Article | 17 Déc, 2014

Share our smiles: Interactive educational outreach to save threatened coastal cetaceans in Bangladesh

Conservation is about people, and a key part of SOS Grantee Wildlife Conservation Society's (WCS) work to save threatened coastal cetaceans in Bangladesh explains  Brian D. Smith, WCS Programme Director. That entails reaching out to fishing communities in culturally respectful and interactive ways.

 

Early on in the project, Brian’s team realized that significantly reducing cetacean mortalities would require far-reaching and effective education targeting not only the participating fishermen but also the communities where they live. “We needed to build a strong constituency of community support”, he summarises.

With additional funding from the Foundation for the Third Millennium the project team convened a boat-based, interactive exhibition attracting almost 17,000 visitors in 15 local communities bordering the Sundarbans where the fishermen live.
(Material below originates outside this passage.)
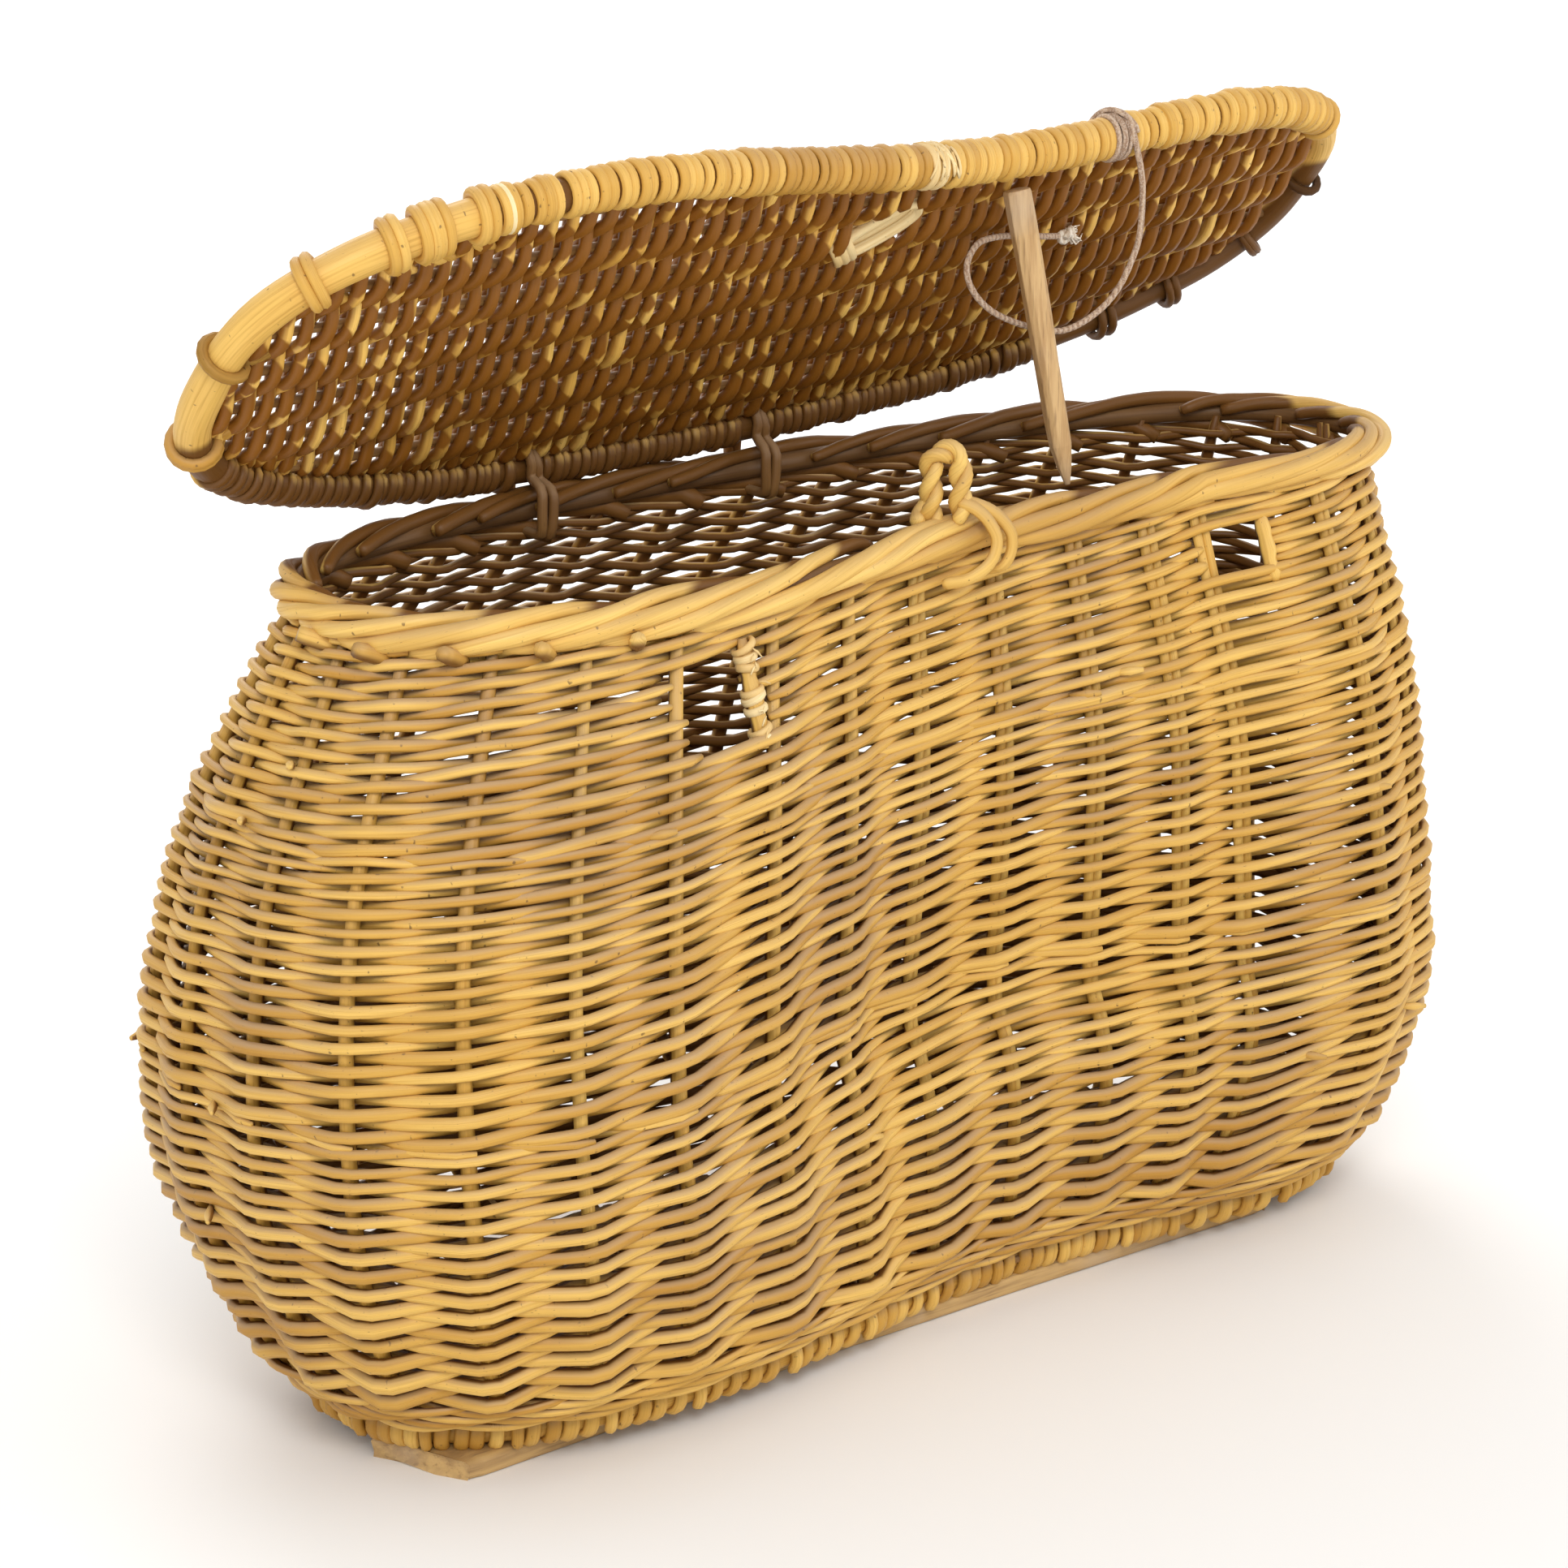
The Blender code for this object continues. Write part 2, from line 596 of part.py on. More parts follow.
def lid_turn():
    """The transform from the closed lid to the propped lid."""
    axis = Vector((-math.cos(LID_TURN), -math.sin(LID_TURN), 0))
    turn = Matrix.Rotation(LID_OPEN, 4, axis)
    return Matrix.Translation(HINGE_POINT) @ turn @ Matrix.Translation(-HINGE_POINT)


# --- closure loop, peg, hinge loops, twine ---------------------------------------------
def loop_feet():
    return [LOOP_AT + LOOP_DIR * LOOP_HALF * s for s in (1, -1)]


def make_closure_loop():
    """A twisted willow loop standing on the front border, its legs pushed into it."""
    left, right = loop_feet()
    rise = LOOP_TALL - LOOP_R - LOOP_HALF
    points = [left - Vector((0, 0, LOOP_DEEP)), left + Vector((0, 0, rise * 0.5))]
    for k in range(9):
        a = math.pi * k / 8
        mid = LOOP_AT + Vector((0, 0, rise))
        points.append(mid + LOOP_DIR * LOOP_HALF * math.cos(a) + Vector((0, 0, LOOP_HALF * math.sin(a))))
    points += [right + Vector((0, 0, rise * 0.5)), right - Vector((0, 0, LOOP_DEEP))]
    add_object("closure_loop", tube_mesh("closure_loop", points, LOOP_R), WILLOW)


def make_peg():
    """The whittled prop peg, square at the head and pointed at the foot."""
    head = lid_turn() @ PEG_HEAD
    run = PEG_FOOT - head
    parts = (0.0, 0.04, 0.45, 0.84, 0.95, 1.0)
    scales = [0.92, 1.0, 0.92, 0.80, 0.58, 0.36]
    points = [head + run * t for t in parts]
    return add_object("peg", tube_mesh("peg", points, PEG_R, scales=scales, sides=1), WOOD)


def make_hinge_loops():
    """Willow loops that hold the lid's back hoop down on the back border."""
    for i, x in enumerate(HINGE_X):
        shut, _ = lid_hoop_near(x, False)
        hoop = (shut + lid_turn() @ shut) / 2
        rim = wall_point(back_angle(x, RIM_Z), RIM_Z)
        r = HINGE_LOOP_R
        inner = rim[1] + BORDER_OUT - BORDER_WIDE / 2 - r - 0.0008
        outer = max(rim[1] + BORDER_OUT + BORDER_WIDE / 2, hoop.y + LID_HOOP_R) + r + 0.0012
        low = BORDER_TOP - BORDER_TALL - r - 0.0008
        over = BORDER_TOP + r + 0.0004
        ring = [(outer, low + 0.004), (outer - 0.004, low), (inner + 0.004, low), (inner, low + 0.004),
                (inner, over - 0.003), (inner + 0.003, over)]
        clear = LID_HOOP_R + r + 0.0022
        for k in range(9):
            a = math.radians(200 - 27.5 * k)
            ring.append((hoop.y + clear * math.cos(a), hoop.z + clear * math.sin(a)))
        points = [(x, py, pz) for py, pz in ring]
        name = ("hinge_loop_left", "hinge_loop_right")[i]
        add_object(name, tube_mesh(name, points, r, cyclic=True, sides=1), WILLOW_DARK)


def smooth_route(points, step):
    """Points on a smooth curve through a hand-laid route."""
    line = [np.array(points[0]) * 2 - np.array(points[1])] + [np.array(p) for p in points]
    line.append(line[-1] * 2 - line[-2])
    route = []
    for i in range(1, len(line) - 2):
        a, b, c, d = line[i - 1:i + 3]
        pieces = max(1, round(np.linalg.norm(c - b) / step))
        for k in range(pieces):
            t = k / pieces
            route.append(0.5 * (2 * b + (c - a) * t + (2 * a - 5 * b + 4 * c - d) * t**2
                                + (3 * b - a - 3 * c + d) * t**3))
    route.append(line[-2])
    return route


def make_twine():
    """The loose twine, from its turns on the hoop to its knot."""
    route = smooth_route(TWINE, 0.005)
    return add_object("twine", tube_mesh("twine", route, TWINE_R, sides=2), CORD, 0.9)


# --- placing ------------------------------------------------------------------------------
def place(made, empty, turn=None):
    """Puts an object drawn in basket coordinates on its body's empty."""
    lift = Vector((0, 0, BASE_Z))
    home = Matrix.Translation(HINGE_POINT) if empty else Matrix()
    turned = (home.inverted() @ turn) if turn else home.inverted()
    made.data.transform(turned)
    made.matrix_world = Matrix.Translation(FRAME_SHIFT + lift) @ home
    if empty:
        made.parent = empty
        made.matrix_parent_inverse = empty.matrix_world.inverted()


def make_all():
    make_wall()
    make_stakes()
    make_hand_posts()
    make_border()
    make_base()
    make_closure_loop()
    make_hinge_loops()
    basket = list(PARTS.objects) + list(CUTTERS.objects)
    lid = make_lid()
    carried = [make_peg(), make_twine()]
    axis = bpy.data.objects.new("lid_axis", None)
    PARTS.objects.link(axis)
    axis.location = HINGE_POINT + FRAME_SHIFT + Vector((0, 0, BASE_Z))
    bpy.context.view_layer.update()
    for made in basket:
        place(made, None)
    for made in lid:
        place(made, axis, lid_turn())
    for made in carried:
        place(made, axis)
    for made in PARTS.objects:
        if made.type == "MESH":
            made.data.shade_smooth()
            made.data.set_sharp_from_angle(angle=math.radians(40))


clear_scene()
PARTS = collection("laundry_hamper")
CUTTERS = collection("cutters")
make_all()
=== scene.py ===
"""Looks of the wicker laundry hamper: every rod of its weave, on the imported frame.

Lengths are in metres. Places are worked out in basket coordinates, where the base
hoop's underside is at z = 0 and the lid is shut, and then carried to the frame.
"""
import json
import math

import bpy
import numpy as np
from mathutils import Matrix, Vector


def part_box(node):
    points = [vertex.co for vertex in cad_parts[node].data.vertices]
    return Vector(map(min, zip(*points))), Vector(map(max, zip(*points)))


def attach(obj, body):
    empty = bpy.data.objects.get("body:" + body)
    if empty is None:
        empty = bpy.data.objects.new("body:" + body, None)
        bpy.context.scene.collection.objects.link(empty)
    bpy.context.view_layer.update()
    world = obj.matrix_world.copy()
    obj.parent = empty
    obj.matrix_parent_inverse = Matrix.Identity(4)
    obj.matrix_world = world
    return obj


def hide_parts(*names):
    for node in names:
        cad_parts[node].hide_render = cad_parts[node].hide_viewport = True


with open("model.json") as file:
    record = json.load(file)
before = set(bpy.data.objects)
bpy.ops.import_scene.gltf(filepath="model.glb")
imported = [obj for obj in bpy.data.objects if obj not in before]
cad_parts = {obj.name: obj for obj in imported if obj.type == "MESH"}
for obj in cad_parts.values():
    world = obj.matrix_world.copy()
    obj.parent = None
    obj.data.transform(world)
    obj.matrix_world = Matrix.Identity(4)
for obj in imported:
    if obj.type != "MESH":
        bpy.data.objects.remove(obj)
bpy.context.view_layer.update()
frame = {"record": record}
DICE = np.random.default_rng(408)
UP = np.array((0, 0, 1.0))

# --- the basket's shape, as in the CAD ---
RIM_Z = 0.3658
LEVELS = (0.0, 0.10, 0.35, 0.62, 1.0)
HALF_LONG = (0.2700, 0.2945, 0.3134, 0.3077, 0.2720)
HALF_DEEP = (0.0976, 0.1347, 0.1778, 0.1586, 0.0863)
DENT_LEVELS = (0.0, 0.4, 1.0)
DENT = (0.0504, 0.1096, 0.0472)
DENT_X = 0.0267
DENT_WIDTH = 0.593
SQUARENESS = 2.59
BELLY_SHIFT = -0.0208
BASE_SHIFT = (-0.0014, 0.0128)
STAKES = 32
STAKE_REF_Z = 0.22
STAKE_FRONT_X = (-0.281, -0.238, -0.181, -0.129, -0.075, -0.028, 0.020, 0.066, 0.106, 0.149, 0.212)
STAKE_INSET = 0.0046
HAND_HOLES = ((-0.1430, 0.297, 0.3336, 0.040), (0.1545, 0.313, 0.3336, 0.031))
BORDER_TOP = RIM_Z - 0.0040
BORDER_TALL = 0.0145
BORDER_WIDE = 0.0205
BORDER_OUT = 0.0026
HOOP_R = 0.006
LID_OPEN = math.radians(46.5)
LID_TURN = math.radians(2.6)
LID_Z = BORDER_TOP + 0.0100
HINGE_POINT = Vector((-0.060, 0.0925, LID_Z))
LID_CENTRE = (-0.0170, -0.0108)
LID_HALF_LONG = 0.2930
LID_HALF_DEEP = 0.1046
LID_SQUARENESS = 2.75
LID_DENT = 0.0374
LID_DENT_X = 0.0800
LID_DENT_WIDTH = 0.59
LID_BACK_TAPER = 0.15
LID_BOW = 0.0040
LID_HOOP_R = 0.0070
LOOP_AT = np.array((0.0030, -0.0430, BORDER_TOP))
LOOP_DIR = np.array((-0.79, 0.61, 0.0)) / math.hypot(0.79, 0.61)
LOOP_TALL = 0.0330
SLOT_AT = np.array((0.0030, -0.0439, LID_Z))    # 1.6 mm nearer the loop than in the CAD, to clear it
SLOT_LONG = 0.036
SLOT_WIDE = 0.014
PEG_FOOT = np.array((0.0803, -0.0343, BORDER_TOP - 0.0055))
PEG_HEAD = np.array((0.0645, -0.0645, LID_Z - 0.0080))
HINGE_X = (-0.1220, 0.0010)
TWINE_R = 0.0014
TWINE_WRAP_X = 0.1170
KNOT_AT = np.array((0.1190, -0.0220, LID_Z - 0.0083))
TWINE = (                                       # its free part, with the lid raised
    (0.1206, -0.0330, 0.4915), (0.1206, -0.0348, 0.4830), (0.1214, -0.0340, 0.4725),
    (0.1216, -0.0325, 0.4600), (0.1199, -0.0305, 0.4507), (0.1153, -0.0285, 0.4397),
    (0.1092, -0.0260, 0.4311), (0.1003, -0.0235, 0.4247), (0.0918, -0.0210, 0.4211),
    (0.0851, -0.0185, 0.4205), (0.0729, -0.0155, 0.4236), (0.0630, -0.0130, 0.4276),
    (0.0560, -0.0110, 0.4317), (0.0503, -0.0090, 0.4373), (0.0470, -0.0075, 0.4434),
    (0.0464, -0.0060, 0.4488), (0.0486, -0.0045, 0.4540), (0.0552, -0.0030, 0.4597),
    (0.0656, -0.0012, 0.4609), (0.0773, 0.0003, 0.4603), (0.0884, 0.0020, 0.4588),
    (0.0988, 0.0042, 0.4572), (0.1100, 0.0075, 0.4557),
)

hinge = next(j for j in frame["record"]["behaviour"]["joints"] if j["name"] == "lid_hinge")
SHIFT = np.array(hinge["pos_m"]) - np.array(HINGE_POINT)      # basket coordinates to the frame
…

Many participants came from remote villages inhabited by coastal gill-net fishermen whose nets entangle and kill cetaceans in the Bay of Bengal.

The exhibition incorporated informative panels and interactive elements including life-size models of dolphins, games, a bioscope showing the live birth of a dolphin, and a showcase with dolphin bones, skulls and teeth.
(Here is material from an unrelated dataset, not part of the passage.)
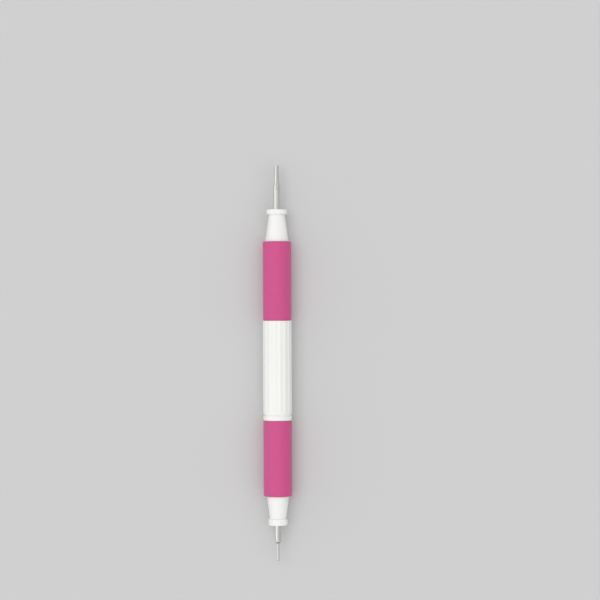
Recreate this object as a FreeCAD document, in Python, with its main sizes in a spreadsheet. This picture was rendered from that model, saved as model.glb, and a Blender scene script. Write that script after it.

All these materials provided visitors with visual and tactile experiences as well as an emotional connection to the globally significant cetacean diversity in their country’s waters – including both freshwater and marine cetaceans of priority conservation concern.

Groups of ten to fifteen visitors were guided by one of the seventeen university student interpreters who participated in an intensive two-day training workshop convened by WCS prior to the exhibition.

The outreach campaign included evening shows of two internationally acclaimed documentary films in Bengali language Shushuk, Our Rivers and Mankind and Exploring our Waters.

Entry-exit interviews of almost 350 visitors indicated a substantial increase in their knowledge about dolphins and measures being taken for their protection. For instance, between the entry and exit interviews

1. The percentage of interviewees who understood that dolphins need to come to the surface to breathe increased from 69.5% to almost 100%;

2. The percentage of those who could describe some of the threats to dolphins, increased from 55.6% to almost 90%;

3. The percentage of those who knew about laws prohibiting the possession of dolphin meat and oil, increased from  13.0% to almost 95%;

4. The percentage of those who demonstrate knowledge about the diversity of dolphins in Bangladesh increased from 16% to 95%.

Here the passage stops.